SLB scheduling algorithms

更新时间:
复制 MD 格式

Server Load Balancer (SLB) distributes incoming requests to backend servers based on a scheduling algorithm you configure in each forwarding rule. SLB supports round-robin, weighted round-robin, weighted least connections, and consistent hashing — each suited to different traffic patterns and server configurations.

ALB, NLB, and CLB support different subsets of these algorithms:

  • ALB supports weighted round-robin, weighted least connections, and consistent hashing based on source IP addresses and URLs.

  • NLB supports round-robin, weighted round-robin, weighted least connections, and consistent hashing based on source IP addresses, the combination of four elements, and QUIC IDs.

  • CLB supports round-robin, weighted round-robin, and consistent hashing based on source IP addresses, the combination of four elements, and QUIC IDs.

Round-robin

Overview

Round-robin distributes requests to backend servers one by one in a fixed sequence. It works well for short-lived, stateless connections like HTTP, where each request is independent and processing time is roughly uniform.

For example, with two Elastic Compute Service (ECS) instances in a backend server group, each instance receives requests alternately — the first request goes to ECS01, the second to ECS02, the third to ECS01, and so on.

image.png

Advantages

  1. Simple to operate: requires no per-server configuration and is straightforward to set up and maintain.

  2. Even distribution: spreads requests evenly across all backend servers when processing time and server capacity are similar.

Disadvantages

  1. No real-time load awareness: ignores how busy each server currently is. If server performance varies significantly, faster servers may be underloaded while slower servers become overloaded.

  2. Long-lived connections cause imbalance: does not account for connection duration. If some connections stay open much longer than others, those servers accumulate more active connections over time, increasing wait times for subsequent requests.

When to use

  1. Uniform server capacity: round-robin performs best when backend servers have similar CPU and memory. With comparable hardware, the even distribution keeps all servers at roughly the same load.

  2. Short, stateless requests: a good fit for workloads where each request completes quickly and does not require affinity to a specific server — for example, serving static assets or simple API calls.

Weighted round-robin

Overview

Weighted round-robin extends round-robin by letting you assign a weight to each backend server. Servers with higher weights receive proportionally more requests. Like round-robin, it is well suited to non-consistent connections such as HTTP.

For example, with two ECS instances assigned weights of 60 and 40, the first instance handles 60% of requests and the second handles 40%.

image.png

Advantages

  1. Proportional distribution: allocates traffic in proportion to each server's weight, so higher-capacity servers carry more of the load without being overwhelmed.

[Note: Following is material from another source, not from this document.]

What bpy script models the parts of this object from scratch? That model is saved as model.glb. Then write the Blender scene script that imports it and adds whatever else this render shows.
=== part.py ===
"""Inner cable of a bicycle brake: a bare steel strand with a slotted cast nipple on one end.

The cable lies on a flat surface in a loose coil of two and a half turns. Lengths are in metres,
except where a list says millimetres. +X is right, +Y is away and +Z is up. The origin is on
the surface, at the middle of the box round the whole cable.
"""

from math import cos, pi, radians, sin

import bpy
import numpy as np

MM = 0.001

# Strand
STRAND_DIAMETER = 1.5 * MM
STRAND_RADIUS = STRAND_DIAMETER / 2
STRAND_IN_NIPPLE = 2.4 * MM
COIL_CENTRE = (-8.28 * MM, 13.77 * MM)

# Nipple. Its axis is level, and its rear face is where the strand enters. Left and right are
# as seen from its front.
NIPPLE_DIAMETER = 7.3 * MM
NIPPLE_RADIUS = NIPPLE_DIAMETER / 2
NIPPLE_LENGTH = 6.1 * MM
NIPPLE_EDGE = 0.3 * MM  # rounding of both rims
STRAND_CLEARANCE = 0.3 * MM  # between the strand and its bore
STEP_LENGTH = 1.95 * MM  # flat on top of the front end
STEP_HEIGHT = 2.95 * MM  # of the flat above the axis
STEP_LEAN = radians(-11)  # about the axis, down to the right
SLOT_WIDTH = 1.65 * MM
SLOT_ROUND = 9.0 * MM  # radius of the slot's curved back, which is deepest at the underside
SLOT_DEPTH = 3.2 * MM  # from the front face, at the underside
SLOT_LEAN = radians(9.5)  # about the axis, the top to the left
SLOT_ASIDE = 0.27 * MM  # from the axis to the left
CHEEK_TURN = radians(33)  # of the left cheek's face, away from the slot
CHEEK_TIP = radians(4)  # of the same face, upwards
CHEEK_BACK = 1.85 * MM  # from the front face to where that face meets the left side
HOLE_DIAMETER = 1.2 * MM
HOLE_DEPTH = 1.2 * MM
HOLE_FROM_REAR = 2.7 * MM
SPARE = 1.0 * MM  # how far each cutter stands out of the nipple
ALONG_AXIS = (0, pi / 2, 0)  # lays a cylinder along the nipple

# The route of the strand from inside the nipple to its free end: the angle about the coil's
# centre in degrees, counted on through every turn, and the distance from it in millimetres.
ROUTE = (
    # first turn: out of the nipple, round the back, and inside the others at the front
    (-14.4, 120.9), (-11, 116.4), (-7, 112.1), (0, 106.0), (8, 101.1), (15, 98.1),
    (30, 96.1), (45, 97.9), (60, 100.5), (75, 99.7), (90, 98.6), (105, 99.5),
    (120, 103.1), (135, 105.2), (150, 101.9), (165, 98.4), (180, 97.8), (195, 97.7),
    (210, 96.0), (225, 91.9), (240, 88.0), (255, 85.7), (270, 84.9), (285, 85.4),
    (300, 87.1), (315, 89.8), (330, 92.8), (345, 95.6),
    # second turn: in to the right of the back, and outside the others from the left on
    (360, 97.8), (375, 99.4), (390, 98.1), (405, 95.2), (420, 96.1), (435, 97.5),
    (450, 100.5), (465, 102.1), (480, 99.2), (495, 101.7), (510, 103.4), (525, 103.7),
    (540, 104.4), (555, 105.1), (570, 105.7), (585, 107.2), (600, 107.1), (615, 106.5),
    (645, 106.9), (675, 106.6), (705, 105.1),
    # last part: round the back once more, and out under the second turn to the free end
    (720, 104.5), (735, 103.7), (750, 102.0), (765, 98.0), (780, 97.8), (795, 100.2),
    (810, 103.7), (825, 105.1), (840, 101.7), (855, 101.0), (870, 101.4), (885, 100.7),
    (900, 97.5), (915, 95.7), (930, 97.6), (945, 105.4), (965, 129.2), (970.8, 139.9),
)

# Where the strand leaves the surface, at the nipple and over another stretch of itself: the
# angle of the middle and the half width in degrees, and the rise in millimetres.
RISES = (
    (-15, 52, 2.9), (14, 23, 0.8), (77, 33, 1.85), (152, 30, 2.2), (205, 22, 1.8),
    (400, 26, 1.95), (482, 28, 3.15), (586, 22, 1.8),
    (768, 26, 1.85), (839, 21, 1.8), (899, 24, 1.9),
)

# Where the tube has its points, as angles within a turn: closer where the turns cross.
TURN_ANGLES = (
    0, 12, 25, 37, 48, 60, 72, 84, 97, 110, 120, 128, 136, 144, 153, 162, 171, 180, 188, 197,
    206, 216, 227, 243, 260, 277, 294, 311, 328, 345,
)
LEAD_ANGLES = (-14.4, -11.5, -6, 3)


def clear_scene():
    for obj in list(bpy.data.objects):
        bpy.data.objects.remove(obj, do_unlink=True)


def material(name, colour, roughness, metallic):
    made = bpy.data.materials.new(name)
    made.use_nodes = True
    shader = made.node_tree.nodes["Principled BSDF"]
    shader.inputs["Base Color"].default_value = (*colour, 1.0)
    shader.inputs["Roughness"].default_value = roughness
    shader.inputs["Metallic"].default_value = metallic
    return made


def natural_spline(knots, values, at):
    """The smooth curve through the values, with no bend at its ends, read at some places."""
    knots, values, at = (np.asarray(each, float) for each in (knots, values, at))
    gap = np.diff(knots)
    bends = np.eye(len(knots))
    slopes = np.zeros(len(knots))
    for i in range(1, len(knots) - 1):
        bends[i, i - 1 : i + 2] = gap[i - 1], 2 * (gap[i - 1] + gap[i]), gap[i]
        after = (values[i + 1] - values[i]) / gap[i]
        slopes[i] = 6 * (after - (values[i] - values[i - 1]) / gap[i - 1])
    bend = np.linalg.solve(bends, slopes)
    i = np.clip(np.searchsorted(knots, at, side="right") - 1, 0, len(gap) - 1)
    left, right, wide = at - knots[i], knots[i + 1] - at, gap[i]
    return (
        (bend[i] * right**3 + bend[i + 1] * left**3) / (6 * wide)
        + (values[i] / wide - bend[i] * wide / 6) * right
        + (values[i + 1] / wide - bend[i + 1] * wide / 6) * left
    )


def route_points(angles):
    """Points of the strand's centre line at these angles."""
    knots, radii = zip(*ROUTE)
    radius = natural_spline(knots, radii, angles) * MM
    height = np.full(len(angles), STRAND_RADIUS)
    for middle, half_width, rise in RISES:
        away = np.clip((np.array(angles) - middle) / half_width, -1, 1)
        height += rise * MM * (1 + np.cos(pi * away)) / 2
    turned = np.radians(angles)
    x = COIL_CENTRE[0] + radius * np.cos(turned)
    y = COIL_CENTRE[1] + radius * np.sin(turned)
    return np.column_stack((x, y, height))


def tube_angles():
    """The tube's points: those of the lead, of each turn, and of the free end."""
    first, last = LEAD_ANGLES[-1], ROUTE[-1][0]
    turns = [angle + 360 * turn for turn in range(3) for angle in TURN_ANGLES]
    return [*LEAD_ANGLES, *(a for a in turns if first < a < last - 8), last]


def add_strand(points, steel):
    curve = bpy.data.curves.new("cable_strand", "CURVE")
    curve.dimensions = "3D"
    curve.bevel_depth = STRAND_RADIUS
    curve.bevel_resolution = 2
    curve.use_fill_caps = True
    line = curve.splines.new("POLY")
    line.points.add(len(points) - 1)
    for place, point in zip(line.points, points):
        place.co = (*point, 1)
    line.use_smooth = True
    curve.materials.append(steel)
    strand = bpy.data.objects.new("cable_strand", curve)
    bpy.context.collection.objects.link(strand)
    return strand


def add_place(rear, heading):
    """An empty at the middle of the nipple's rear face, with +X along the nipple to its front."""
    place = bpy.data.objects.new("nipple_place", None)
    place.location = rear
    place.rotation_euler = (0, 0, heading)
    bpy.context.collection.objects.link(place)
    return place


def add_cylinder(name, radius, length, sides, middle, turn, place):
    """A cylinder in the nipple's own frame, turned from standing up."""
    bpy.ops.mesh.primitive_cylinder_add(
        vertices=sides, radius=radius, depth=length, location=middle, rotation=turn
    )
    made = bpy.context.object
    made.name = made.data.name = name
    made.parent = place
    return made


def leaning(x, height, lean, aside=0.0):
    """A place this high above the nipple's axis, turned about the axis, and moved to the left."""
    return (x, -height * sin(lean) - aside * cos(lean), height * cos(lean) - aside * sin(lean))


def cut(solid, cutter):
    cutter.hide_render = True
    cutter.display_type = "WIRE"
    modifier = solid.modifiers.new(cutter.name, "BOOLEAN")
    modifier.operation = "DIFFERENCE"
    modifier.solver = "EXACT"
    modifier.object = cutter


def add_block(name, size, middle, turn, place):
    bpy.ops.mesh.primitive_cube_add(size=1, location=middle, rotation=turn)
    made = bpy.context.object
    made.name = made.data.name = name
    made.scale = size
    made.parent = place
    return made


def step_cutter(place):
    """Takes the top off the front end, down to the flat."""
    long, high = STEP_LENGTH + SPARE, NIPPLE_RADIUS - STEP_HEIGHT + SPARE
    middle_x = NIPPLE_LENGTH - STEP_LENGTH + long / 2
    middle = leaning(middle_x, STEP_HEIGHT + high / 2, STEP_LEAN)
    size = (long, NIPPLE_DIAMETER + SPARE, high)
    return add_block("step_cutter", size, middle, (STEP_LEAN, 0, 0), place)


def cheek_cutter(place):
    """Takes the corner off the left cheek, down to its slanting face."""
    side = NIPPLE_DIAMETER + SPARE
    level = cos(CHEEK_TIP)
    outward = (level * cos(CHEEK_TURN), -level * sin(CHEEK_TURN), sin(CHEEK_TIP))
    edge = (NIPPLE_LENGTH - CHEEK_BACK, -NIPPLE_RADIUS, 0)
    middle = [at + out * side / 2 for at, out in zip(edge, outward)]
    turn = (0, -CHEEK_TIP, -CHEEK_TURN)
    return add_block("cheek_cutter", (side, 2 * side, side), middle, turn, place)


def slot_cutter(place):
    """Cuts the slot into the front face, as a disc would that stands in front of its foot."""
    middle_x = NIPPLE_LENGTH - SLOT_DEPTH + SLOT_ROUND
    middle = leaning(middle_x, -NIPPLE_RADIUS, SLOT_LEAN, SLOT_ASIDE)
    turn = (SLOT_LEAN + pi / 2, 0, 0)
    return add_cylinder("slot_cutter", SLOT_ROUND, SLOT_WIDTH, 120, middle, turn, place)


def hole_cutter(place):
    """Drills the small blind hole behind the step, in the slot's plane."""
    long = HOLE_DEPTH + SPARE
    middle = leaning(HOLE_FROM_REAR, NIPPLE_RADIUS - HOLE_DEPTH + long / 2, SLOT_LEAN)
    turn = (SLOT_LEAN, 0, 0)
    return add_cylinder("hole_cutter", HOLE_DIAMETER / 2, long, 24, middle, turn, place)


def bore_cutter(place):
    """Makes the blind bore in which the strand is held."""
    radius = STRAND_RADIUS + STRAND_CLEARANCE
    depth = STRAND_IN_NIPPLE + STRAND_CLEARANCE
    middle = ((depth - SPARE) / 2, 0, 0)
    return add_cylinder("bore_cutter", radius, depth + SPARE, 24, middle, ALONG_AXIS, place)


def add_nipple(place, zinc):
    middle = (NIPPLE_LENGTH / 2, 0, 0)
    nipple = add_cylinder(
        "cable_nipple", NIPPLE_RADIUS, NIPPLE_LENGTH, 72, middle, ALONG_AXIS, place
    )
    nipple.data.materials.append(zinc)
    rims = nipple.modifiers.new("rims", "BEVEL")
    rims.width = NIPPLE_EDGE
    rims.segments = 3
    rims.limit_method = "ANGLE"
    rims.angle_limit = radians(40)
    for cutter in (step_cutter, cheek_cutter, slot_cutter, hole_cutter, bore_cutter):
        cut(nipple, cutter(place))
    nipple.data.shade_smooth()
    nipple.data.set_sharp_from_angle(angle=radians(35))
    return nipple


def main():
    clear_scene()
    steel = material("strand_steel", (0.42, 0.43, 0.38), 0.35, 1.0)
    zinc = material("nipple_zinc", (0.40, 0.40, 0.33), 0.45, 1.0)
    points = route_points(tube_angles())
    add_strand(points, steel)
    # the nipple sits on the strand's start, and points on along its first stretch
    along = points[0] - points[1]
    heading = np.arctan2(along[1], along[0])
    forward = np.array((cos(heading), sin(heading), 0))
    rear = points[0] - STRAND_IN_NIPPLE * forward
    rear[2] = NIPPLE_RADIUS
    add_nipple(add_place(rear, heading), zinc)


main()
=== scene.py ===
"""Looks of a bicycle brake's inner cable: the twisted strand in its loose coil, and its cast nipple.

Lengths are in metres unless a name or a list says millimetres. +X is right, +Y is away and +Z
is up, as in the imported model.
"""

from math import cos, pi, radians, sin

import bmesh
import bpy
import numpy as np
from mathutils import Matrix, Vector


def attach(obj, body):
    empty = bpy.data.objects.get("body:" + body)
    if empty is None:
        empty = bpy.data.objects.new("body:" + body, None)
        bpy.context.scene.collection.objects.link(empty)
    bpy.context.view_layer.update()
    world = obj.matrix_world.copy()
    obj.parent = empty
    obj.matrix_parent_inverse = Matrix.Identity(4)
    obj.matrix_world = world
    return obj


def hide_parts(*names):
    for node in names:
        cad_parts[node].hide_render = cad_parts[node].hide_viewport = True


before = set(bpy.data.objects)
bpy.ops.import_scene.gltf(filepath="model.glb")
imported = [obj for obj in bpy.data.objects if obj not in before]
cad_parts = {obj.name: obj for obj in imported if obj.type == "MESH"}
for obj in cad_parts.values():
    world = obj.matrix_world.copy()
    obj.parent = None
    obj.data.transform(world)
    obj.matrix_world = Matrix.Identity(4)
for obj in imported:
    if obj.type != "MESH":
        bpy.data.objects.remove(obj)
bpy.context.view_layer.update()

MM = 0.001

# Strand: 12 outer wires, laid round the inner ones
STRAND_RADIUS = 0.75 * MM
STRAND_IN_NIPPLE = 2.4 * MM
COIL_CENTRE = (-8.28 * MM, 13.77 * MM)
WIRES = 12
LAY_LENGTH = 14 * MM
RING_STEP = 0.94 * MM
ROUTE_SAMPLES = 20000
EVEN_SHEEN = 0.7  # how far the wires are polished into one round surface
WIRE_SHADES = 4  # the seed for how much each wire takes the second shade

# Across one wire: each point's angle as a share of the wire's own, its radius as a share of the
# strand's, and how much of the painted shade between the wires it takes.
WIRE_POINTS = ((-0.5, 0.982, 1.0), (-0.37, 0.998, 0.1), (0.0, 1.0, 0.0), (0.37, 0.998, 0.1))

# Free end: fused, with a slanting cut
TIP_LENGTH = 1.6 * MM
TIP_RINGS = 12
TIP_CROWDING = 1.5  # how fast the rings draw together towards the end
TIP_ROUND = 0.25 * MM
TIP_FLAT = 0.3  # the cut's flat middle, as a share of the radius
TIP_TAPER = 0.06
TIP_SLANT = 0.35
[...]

  2. Explicit control: lets you decide exactly how much traffic each server receives, making it straightforward to account for servers with different hardware specifications.

Disadvantages

  1. Configuration overhead: each backend server needs a weight value. With many servers or frequently changing capacity, keeping weights accurate requires ongoing O&M effort.

  2. Risk of misconfigured weights: inaccurate weights produce imbalanced load distribution. If server performance changes — due to upgrades, degradation, or traffic shifts — weights must be updated manually.

When to use

  1. Mixed-capacity servers: when backend servers have different CPU, memory, or network capacity, set weights proportional to their relative performance so that higher-capacity servers absorb more traffic.

  2. Gradual traffic shifts: to migrate traffic between server generations or roll out a new instance progressively, adjust weights incrementally rather than switching traffic all at once.

  3. Fine-grained traffic control: when you need precise control over traffic ratios — for example, sending 20% of requests to a canary server — weighted round-robin lets you express that ratio directly as weight values.

Weighted least connections

Overview

Weighted least connections routes each new request to the backend server with the fewest active connections relative to its weight. If two servers share the same weight, the one with fewer current connections receives the next request. This algorithm works best for consistent connections, such as database connections, where connection count is a meaningful proxy for server load.

For example, with two ECS instances both at weight 100 — one holding 100 active connections and the other holding 50 — new requests go to the instance with 50 connections until the counts balance.

image.png

Advantages

  1. Real-time load awareness: continuously tracks active connections per server and routes new requests away from busier servers, keeping load balanced under fluctuating traffic.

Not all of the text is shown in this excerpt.